#### The problem:
Return the lines from the one that contains "The Blender code" through the one that contains "layer(rolled_steel, NOISE, 0.5", both included, exactly as written and with nothing added.

#### Provided records:

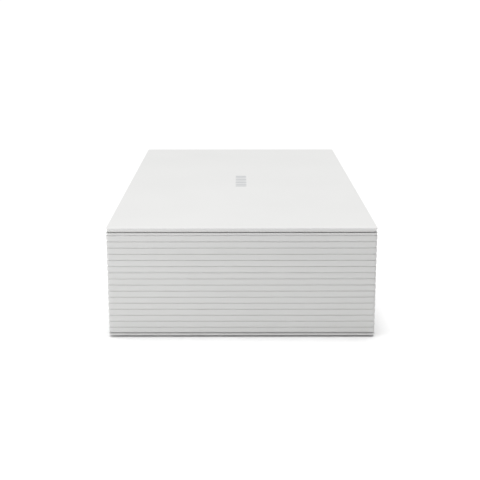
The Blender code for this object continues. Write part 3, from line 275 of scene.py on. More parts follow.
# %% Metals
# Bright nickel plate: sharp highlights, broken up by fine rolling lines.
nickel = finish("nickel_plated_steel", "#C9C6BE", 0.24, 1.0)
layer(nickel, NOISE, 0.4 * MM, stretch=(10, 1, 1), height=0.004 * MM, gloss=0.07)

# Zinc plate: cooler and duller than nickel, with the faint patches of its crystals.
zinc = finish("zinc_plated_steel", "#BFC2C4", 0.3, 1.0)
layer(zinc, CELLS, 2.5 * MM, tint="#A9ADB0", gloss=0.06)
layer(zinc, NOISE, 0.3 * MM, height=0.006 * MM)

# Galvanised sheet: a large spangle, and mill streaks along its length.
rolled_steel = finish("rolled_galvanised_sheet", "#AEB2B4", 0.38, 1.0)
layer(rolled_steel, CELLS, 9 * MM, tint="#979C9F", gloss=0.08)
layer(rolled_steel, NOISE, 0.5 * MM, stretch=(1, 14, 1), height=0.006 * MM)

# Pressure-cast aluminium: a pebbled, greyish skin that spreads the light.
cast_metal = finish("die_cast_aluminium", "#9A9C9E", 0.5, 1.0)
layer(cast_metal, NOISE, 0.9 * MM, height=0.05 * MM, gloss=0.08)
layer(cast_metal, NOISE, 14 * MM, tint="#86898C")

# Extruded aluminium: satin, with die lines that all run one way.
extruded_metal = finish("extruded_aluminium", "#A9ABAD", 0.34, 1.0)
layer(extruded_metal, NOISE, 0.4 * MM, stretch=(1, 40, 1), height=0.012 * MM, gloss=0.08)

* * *

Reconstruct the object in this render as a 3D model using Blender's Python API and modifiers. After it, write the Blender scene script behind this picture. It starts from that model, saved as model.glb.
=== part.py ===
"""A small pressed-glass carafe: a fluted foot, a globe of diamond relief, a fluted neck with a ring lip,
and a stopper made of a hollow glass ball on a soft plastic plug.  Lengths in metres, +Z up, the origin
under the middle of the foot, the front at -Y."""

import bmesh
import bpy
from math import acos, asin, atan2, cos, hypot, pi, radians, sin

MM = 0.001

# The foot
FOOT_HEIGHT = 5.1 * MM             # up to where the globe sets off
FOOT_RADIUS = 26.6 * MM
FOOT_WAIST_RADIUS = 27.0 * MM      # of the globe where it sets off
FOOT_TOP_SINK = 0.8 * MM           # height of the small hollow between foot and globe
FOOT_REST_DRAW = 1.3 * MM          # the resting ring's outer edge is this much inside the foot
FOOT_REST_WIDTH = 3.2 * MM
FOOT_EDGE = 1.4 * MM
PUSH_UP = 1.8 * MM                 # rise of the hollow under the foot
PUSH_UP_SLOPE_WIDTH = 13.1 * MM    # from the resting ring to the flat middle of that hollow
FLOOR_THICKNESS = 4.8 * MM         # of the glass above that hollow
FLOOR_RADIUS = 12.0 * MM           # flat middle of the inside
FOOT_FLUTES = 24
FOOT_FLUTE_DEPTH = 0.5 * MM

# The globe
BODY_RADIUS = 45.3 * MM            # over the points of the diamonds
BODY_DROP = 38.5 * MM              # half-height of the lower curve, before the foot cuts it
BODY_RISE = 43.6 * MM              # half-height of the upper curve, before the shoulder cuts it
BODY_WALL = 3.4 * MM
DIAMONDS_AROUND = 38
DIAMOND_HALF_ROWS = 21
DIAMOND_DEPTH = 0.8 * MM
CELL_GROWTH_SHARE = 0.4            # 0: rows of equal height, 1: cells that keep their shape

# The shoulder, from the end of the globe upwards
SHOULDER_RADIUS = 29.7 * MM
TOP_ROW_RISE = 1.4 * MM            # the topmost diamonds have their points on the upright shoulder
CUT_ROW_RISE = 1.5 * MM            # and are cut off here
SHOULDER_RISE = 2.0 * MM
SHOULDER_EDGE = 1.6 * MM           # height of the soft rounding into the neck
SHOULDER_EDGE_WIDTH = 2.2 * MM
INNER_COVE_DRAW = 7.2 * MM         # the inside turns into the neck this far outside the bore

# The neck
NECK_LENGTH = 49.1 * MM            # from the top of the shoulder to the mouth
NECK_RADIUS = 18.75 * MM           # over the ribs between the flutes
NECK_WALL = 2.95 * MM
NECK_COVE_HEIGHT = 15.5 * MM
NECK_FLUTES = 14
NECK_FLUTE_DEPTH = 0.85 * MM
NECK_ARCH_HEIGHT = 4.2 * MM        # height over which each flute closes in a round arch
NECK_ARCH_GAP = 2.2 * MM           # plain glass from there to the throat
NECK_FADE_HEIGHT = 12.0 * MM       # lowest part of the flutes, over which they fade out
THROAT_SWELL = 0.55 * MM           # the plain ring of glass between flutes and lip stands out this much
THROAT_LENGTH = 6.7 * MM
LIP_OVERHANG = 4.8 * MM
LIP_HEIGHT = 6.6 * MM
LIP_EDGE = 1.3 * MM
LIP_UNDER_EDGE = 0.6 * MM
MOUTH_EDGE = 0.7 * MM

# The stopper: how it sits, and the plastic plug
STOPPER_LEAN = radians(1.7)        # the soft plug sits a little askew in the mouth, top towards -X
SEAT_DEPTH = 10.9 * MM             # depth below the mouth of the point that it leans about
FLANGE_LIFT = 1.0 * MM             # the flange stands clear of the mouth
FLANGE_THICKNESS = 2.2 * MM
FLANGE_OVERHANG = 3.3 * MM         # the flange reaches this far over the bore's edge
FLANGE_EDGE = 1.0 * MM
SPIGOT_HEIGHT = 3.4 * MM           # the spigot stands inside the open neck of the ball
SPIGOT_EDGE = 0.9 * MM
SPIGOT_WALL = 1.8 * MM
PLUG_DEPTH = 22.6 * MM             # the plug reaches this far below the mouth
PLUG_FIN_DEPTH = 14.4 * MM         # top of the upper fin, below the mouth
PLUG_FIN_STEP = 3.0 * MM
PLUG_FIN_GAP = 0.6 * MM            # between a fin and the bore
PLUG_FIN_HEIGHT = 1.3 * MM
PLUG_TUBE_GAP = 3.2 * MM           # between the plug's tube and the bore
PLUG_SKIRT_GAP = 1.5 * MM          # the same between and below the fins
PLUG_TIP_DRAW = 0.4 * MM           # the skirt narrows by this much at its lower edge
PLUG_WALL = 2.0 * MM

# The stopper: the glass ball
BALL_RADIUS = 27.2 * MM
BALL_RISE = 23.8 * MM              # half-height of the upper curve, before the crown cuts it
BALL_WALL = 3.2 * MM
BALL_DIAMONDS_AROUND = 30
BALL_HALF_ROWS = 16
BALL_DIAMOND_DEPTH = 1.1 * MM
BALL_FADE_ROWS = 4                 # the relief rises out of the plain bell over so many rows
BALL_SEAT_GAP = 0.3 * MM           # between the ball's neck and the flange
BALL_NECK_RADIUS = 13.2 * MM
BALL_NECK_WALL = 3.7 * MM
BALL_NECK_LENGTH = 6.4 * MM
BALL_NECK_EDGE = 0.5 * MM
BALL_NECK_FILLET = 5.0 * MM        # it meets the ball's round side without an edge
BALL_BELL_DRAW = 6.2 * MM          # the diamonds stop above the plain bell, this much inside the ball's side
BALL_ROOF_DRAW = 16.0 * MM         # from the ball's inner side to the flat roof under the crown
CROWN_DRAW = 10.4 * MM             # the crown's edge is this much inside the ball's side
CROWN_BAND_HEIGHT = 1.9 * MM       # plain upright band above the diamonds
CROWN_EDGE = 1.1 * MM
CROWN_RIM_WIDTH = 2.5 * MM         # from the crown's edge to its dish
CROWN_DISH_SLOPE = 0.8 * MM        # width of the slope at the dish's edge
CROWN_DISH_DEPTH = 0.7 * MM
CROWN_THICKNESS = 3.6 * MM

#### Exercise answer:
The Blender code for this object continues. Write part 3, from line 275 of scene.py on. More parts follow.
# %% Metals
# Bright nickel plate: sharp highlights, broken up by fine rolling lines.
nickel = finish("nickel_plated_steel", "#C9C6BE", 0.24, 1.0)
layer(nickel, NOISE, 0.4 * MM, stretch=(10, 1, 1), height=0.004 * MM, gloss=0.07)

# Zinc plate: cooler and duller than nickel, with the faint patches of its crystals.
zinc = finish("zinc_plated_steel", "#BFC2C4", 0.3, 1.0)
layer(zinc, CELLS, 2.5 * MM, tint="#A9ADB0", gloss=0.06)
layer(zinc, NOISE, 0.3 * MM, height=0.006 * MM)

# Galvanised sheet: a large spangle, and mill streaks along its length.
rolled_steel = finish("rolled_galvanised_sheet", "#AEB2B4", 0.38, 1.0)
layer(rolled_steel, CELLS, 9 * MM, tint="#979C9F", gloss=0.08)
layer(rolled_steel, NOISE, 0.5 * MM, stretch=(1, 14, 1), height=0.006 * MM)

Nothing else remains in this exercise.